In 1913, the legislature was faced with filling Taylor’s Senate seat for the full six-year term and once again the Fusionists were successful in electing their candidate.  John Knight Shields, Chief Justice of the Tennessee Supreme Court and a leader of the Independent Democrats, was elected to the United States Senate.  Governor Hooper had been reelected in 1912, defeating former governor Benton McMillin and the Fusionists yet again held the governor’s office and both seats in the United States Senate.  The domination of the Independent Democrats and Republicans was complete.

The politics of the United States had changed that same year as well.  The Republicans had ruled the country since the election of Abraham Lincoln.  In fact, the only successful Democrat to intrude upon the primacy of the Grand Old Party’s power was Grover Cleveland, the only president in the history of the United States to serve two nonconsecutive terms in office.  The Democrats had been successful in electing their candidate in the infamous election of 1876, but the Republicans were able to set aside the popular vote by manipulating the results from the Electoral College and install Rutherford B. Hayes as president.
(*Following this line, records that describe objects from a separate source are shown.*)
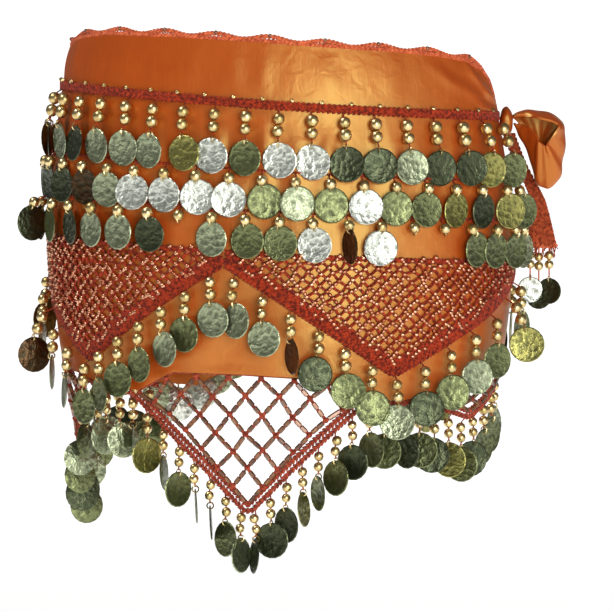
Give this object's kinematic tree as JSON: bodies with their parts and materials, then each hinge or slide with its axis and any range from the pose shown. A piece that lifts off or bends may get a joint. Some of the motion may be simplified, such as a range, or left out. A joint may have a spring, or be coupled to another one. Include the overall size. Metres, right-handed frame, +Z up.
{
  "type": "belly dance hip scarf",
  "caption": "Satin hip scarf tied at one side, with rows of brass coins and beads, beaded crochet triangles and hanging diamond nets with coin fringes.",
  "frame": {"origin": "centre of the hips at the height of the braid, where the wearer holds the scarf up", "axes": "+Z up, the front faces -Y, the knot is at +X on the wearer's left hip"},
  "size_m": [0.3632, 0.2507, 0.3696],
  "materials": {
    "satin": "satin, soft sheen",
    "coral_crochet": "matte crochet yarn",
    "red_crochet": "matte crochet yarn with seed beads",
    "aged_brass": "stamped, darkened olive, with gold beads"
  },
  "bodies": {
    "root": {"beaded_triangle_back_left": "red_crochet", "beaded_triangle_back_right": "red_crochet", "beaded_triangle_front_left": "red_crochet", "beaded_triangle_front_right": "red_crochet", "coin_row_1": "aged_brass", "coin_row_2": "aged_brass", "coin_row_3": "aged_brass", "knot": "satin", "knot_loop": "satin", "net_fringe_front": "aged_brass", "net_fringe_left": "aged_brass", "net_fringe_right": "aged_brass", "net_front": "red_crochet", "net_left": "red_crochet", "net_right": "red_crochet", "skirt_panel": "satin", "tail_fringe": "aged_brass", "tie_tail": "coral_crochet", "top_edging": "coral_crochet", "triangle_fringe_back_left": "aged_brass", "triangle_fringe_back_right": "aged_brass", "triangle_fringe_front_left": "aged_brass", "triangle_fringe_front_right": "aged_brass", "waistband": "satin"}
  },
  "joints": []
}
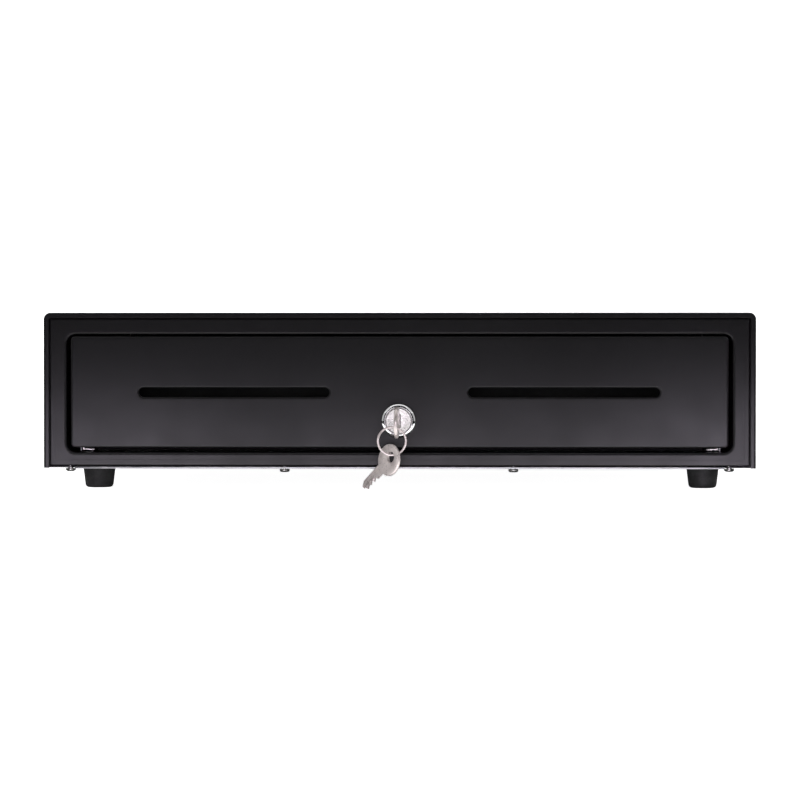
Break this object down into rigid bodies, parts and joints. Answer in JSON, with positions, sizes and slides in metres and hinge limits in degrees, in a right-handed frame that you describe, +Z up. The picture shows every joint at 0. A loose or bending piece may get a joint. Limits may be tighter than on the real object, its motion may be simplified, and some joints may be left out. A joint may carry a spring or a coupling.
{
  "type": "cash drawer",
  "caption": "Black steel cash drawer with media slots, a keyed lock with its key ring, telescopic slides and a till tray inside.",
  "frame": {"origin": "centre of the bounding box seen from above, at the height of the feet's soles", "axes": "+Z up. The drawer front and the keys face -Y and the drawer opens towards -Y. +X is to the right as seen from the front."},
  "size_m": [0.41, 0.4395, 0.102],
  "materials": {
    "black_paint": "satin powder coat",
    "galvanised": "galvanised",
    "steel": "bright zinc",
    "chrome": "polished",
    "nickel": "nickel plate",
    "rubber": "matt",
    "black_plastic": "fine grain",
    "coil": "wound tape"
  },
  "bodies": {
    "casing": {"top_cover": "black_paint", "front_bezel": "black_paint", "back_panel": "black_paint", "bottom_plate": "galvanised", "cable_socket": "black_plastic", "case_screw_1": "steel", "case_screw_2": "steel", "case_screw_3": "steel", "case_screw_4": "steel", "foot_front_left": "rubber", "foot_front_right": "rubber", "foot_rear_left": "rubber", "foot_rear_right": "rubber", "rail_bracket_left": "galvanised", "rail_bracket_right": "galvanised", "slide_outer_left": "galvanised", "slide_outer_right": "galvanised", "latch_bracket": "galvanised", "latch_pin": "steel", "solenoid": "coil", "drawer_switch": "black_plastic", "ejector_guide": "galvanised"},
    "drawer": {"drawer_box": "black_paint", "drawer_front": "black_paint", "striker": "steel", "lock_housing": "chrome", "lock_nut": "steel", "till_tray": "black_plastic", "clip_shaft": "steel", "slide_inner_left": "galvanised", "slide_inner_right": "galvanised", "media_chute_left": "galvanised", "media_chute_right": "galvanised", "bill_divider_1": "black_plastic", "bill_divider_2": "black_plastic", "bill_divider_3": "black_plastic", "bill_divider_4": "black_plastic", "coin_cup_1": "black_plastic", "coin_cup_2": "black_plastic", "coin_cup_3": "black_plastic", "coin_cup_4": "black_plastic", "coin_cup_5": "black_plastic"},
    "slide_middle_left": {"slide_middle_left": "galvanised"},
    "slide_middle_right": {"slide_middle_right": "galvanised"},
    "lock": {"lock_plug": "chrome", "lock_cam": "steel", "key_inserted": "nickel"},
    "ring": {"key_ring": "nickel"},
    "spare": {"key_spare": "nickel"},
    "hook": {"latch_hook": "steel"},
    "plunger": {"solenoid_plunger": "steel"},
    "lever": {"switch_lever": "steel"},
    "ejector": {"ejector_plunger": "black_plastic"},
    "clip_1": {"bill_clip_1": "steel"},
    "clip_2": {"bill_clip_2": "steel"},
    "clip_3": {"bill_clip_3": "steel"},
    "clip_4": {"bill_clip_4": "steel"},
    "clip_5": {"bill_clip_5": "steel"}
  },
  "joints": [
    {"name": "drawer_slide", "type": "slide", "parent": "casing", "child": "drawer", "axis": [0, -1, 0], "range_m": [0, 0.29]},
    {"name": "slide_middle_left_travel", "type": "slide", "parent": "casing", "child": "slide_middle_left", "axis": [0, -1, 0], "range_m": [0, 0.145]},
    {"name": "slide_middle_right_travel", "type": "slide", "parent": "casing", "child": "slide_middle_right", "axis": [0, -1, 0], "range_m": [0, 0.145]},
    {"name": "lock_turn", "type": "hinge", "parent": "drawer", "child": "lock", "pos_m": [0, -0.19856, 0.0397], "axis": [0, 1, 0], "range_deg": [0, 90]},
    {"name": "ring_swing", "type": "hinge", "parent": "lock", "child": "ring", "pos_m": [-0.00077, -0.21324, 0.03624], "axis": [0, 1, 0], "range_deg": [0, 9]},
    {"name": "spare_key_swing", "type": "hinge", "parent": "ring", "child": "spare", "pos_m": [-0.0033, -0.21324, 0.02075], "axis": [0, 1, 0], "range_deg": [0, 12]},
    {"name": "latch_turn", "type": "hinge", "parent": "casing", "child": "hook", "pos_m": [0.012, 0.20874, 0.051], "axis": [0, 0, -1], "range_deg": [0, 24]},
    {"name": "solenoid_stroke", "type": "slide", "parent": "casing", "child": "plunger", "axis": [0, -1, 0], "range_m": [0, 0.00735], "stiffness_N_per_m": 60},
    {"name": "switch_press", "type": "hinge", "parent": "casing", "child": "lever", "pos_m": [-0.057, 0.18874, 0.031], "axis": [0, 0, 1], "range_deg": [0, 10], "stiffness_Nm_per_rad": 0.01},
    {"name": "ejector_push", "type": "slide", "parent": "casing", "child": "ejector", "axis": [0, 1, 0], "range_m": [0, 0.008], "stiffness_N_per_m": 600},
    {"name": "bill_clip_1_lift", "type": "hinge", "parent": "drawer", "child": "clip_1", "pos_m": [-0.1364, 0.16173, 0.076], "axis": [-1, 0, 0], "range_deg": [0, 30], "stiffness_Nm_per_rad": 0.05, "springref_deg": -17.19},
    {"name": "bill_clip_2_lift", "type": "hinge", "parent": "drawer", "child": "clip_2", "pos_m": [-0.0682, 0.16173, 0.076], "axis": [-1, 0, 0], "range_deg": [0, 30], "stiffness_Nm_per_rad": 0.05, "springref_deg": -17.19},
    {"name": "bill_clip_3_lift", "type": "hinge", "parent": "drawer", "child": "clip_3", "pos_m": [0, 0.16173, 0.076], "axis": [-1, 0, 0], "range_deg": [0, 30], "stiffness_Nm_per_rad": 0.05, "springref_deg": -17.19},
    {"name": "bill_clip_4_lift", "type": "hinge", "parent": "drawer", "child": "clip_4", "pos_m": [0.0682, 0.16173, 0.076], "axis": [-1, 0, 0], "range_deg": [0, 30], "stiffness_Nm_per_rad": 0.05, "springref_deg": -17.19},
    {"name": "bill_clip_5_lift", "type": "hinge", "parent": "drawer", "child": "clip_5", "pos_m": [0.1364, 0.16173, 0.076], "axis": [-1, 0, 0], "range_deg": [0, 30], "stiffness_Nm_per_rad": 0.05, "springref_deg": -17.19}
  ],
  "couplings": [
    {"joint": "slide_middle_left_travel", "follows": "drawer_slide", "ratio": 0.5},
    {"joint": "slide_middle_right_travel", "follows": "drawer_slide", "ratio": 0.5},
    {"joint": "latch_turn", "follows": "solenoid_stroke", "rad_per_m": 56.8}
  ]
}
The Republicans would quite likely have been successful in 1912 as well had it not been for a split inside the GOP.  Incumbent President William Howard Taft was challenged for renomination by his predecessor, Theodore Roosevelt, who remained highly popular.  When narrowly denied the Republican nomination, Roosevelt bolted the party and ran under the Progressive banner.  Taft ran a poor third behind Roosevelt, who lost to New Jersey governor Woodrow Wilson.

Luke Lea was enthused about Wilson’s election and anticipated great things.